Beta glucan has proven multiple health benefits to help control blood serum cholesterol level, improve gut health and aid in diabetes and weight management.
Health Canada, the U.S. Food and Drug Administration and the European Food Safety Authority have evaluated beta glucan in barley and oats and approved health claims on food products containing it.
The daily requirement is three grams of beta glucan per day to gain a health benefit.
“Can I drink beer to get the benefits of barley beta glucan? Unfortunately no,” Vasanthan said.
That’s because the fibre is lost when beer is processed.
The alternative is adding beta glucan concentrate to cereal, bread, pasta and drinks. Companies are producing enriched cereals, but they are expensive at about $25 per kilogram of beta glucan.
Vasanthan helped form the company Cevena in 2002, which successfully extracted beta glucan from barley. However, the resulting product was too expensive.

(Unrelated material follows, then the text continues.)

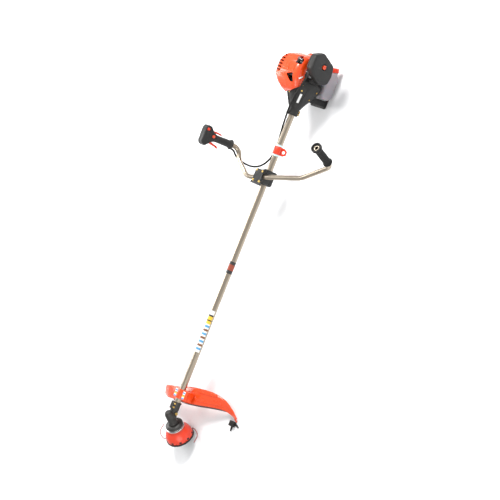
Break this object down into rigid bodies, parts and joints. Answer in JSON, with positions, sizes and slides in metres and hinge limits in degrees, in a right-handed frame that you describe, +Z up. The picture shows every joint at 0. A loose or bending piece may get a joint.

He started another company, GrainFrac, in 2014, which extracts a high concentration of beta glucan that sells for $7 to $10 per kilogram.
Researchers have discovered that different barley varieties behave differently during processing.
Variety differences can result in four to 12 percent beta glucan, said plant breeder Flavio Capettini of the Alberta Crop Development Centre in Lacombe.
There is potential to create varieties with higher levels, but researchers have also found that some high-yielding types do not actually deliver the desired amount of fibre at the processing stage.
Variety development and improvement is a long painstaking process. Plant breeders may have 50,000 to 60,000 plots to select from each year, said Capettini.
“If you are lucky, one variety is going to come out of that each year.”